La sala è gremita e John, seppur visibilmente (e comprensibilmente) stanco, partecipa affabilmente, strappando al pubblico qualche risata nel raccontarci di come si è accostato per la prima volta, dodicenne, all’opera di Tolkien: “in biblioteca non avevano La Compagnia dell’Anello, così ho preso Le due torri, poi ho letto Il ritorno del re e solo dopo sono tornato indietro. Li ho letti nell’ordine sbagliato. Non è stata una grande idea in effetti”. Ci parla poi del significato che hanno per lui il mito e di come la letteratura, non solo di Tolkien, cerchi di riportarlo in vita, proiettandoci in un mondo “altro” rispetto alla quotidianità a volte arida; non tanto per fuggire da essa, quanto per riscoprirvi una dimensione di significato e, perché no, di spiritualità. Ci mostra suoi lavori e ci parla della sua particolare passione per i draghi, con tutto il bagaglio di simbologie che le diverse culture hanno loro attribuito. Infine si rende disponibile per qualche foto e autografo.
Nel corso dell’ultimo giorno di workshop, il venerdì, ogni partecipante ha la possibilità di confrontarsi direttamente con un grande artista, un professionista competente e un buon maestro, sempre pronto ad ascoltare progetti, dare suggerimenti e piccole dimostrazioni, visionare portfoli, consigliare tecniche o percorsi, incoraggiare e manifestare stima e apprezzamento.

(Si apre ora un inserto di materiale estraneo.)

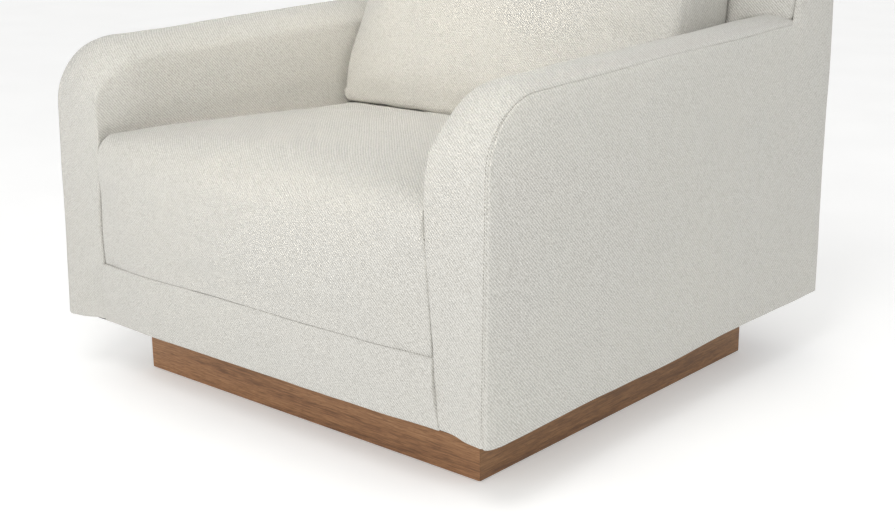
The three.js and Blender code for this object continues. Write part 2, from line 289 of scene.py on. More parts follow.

Ha un modo di fare estremamente stimolante pur nella sua grande pacatezza, e il confronto con le sue idee è davvero molto costruttivo e prezioso.
L’incontro con la sua arte e con la sua personalità, così profondamente umana, sono stati davvero molto arricchenti e sono veramente contenta di aver messo a tacere le mie insicurezze per buttarmi, un po’ follemente, in questa avventura. Insieme a tanti nuovi spunti e consigli, mi porto a casa un personale e preziosissimo incoraggiamento: “Hai fatto bene a riportare a galla questo aspetto di te adesso che sei giovane… molte persone si accorgono di aver represso la loro creatività per tutta la vita soltanto quando vanno in pensione. Tu procurati uno sketchbook e continua a disegnare! Nella peggiore delle ipotesi, quando anche non ne venisse fuori assolutamente nulla, sarai comunque più felice”.
Grazie John: è stato un piacere ed un grande onore poterti conoscere e lavorare con te.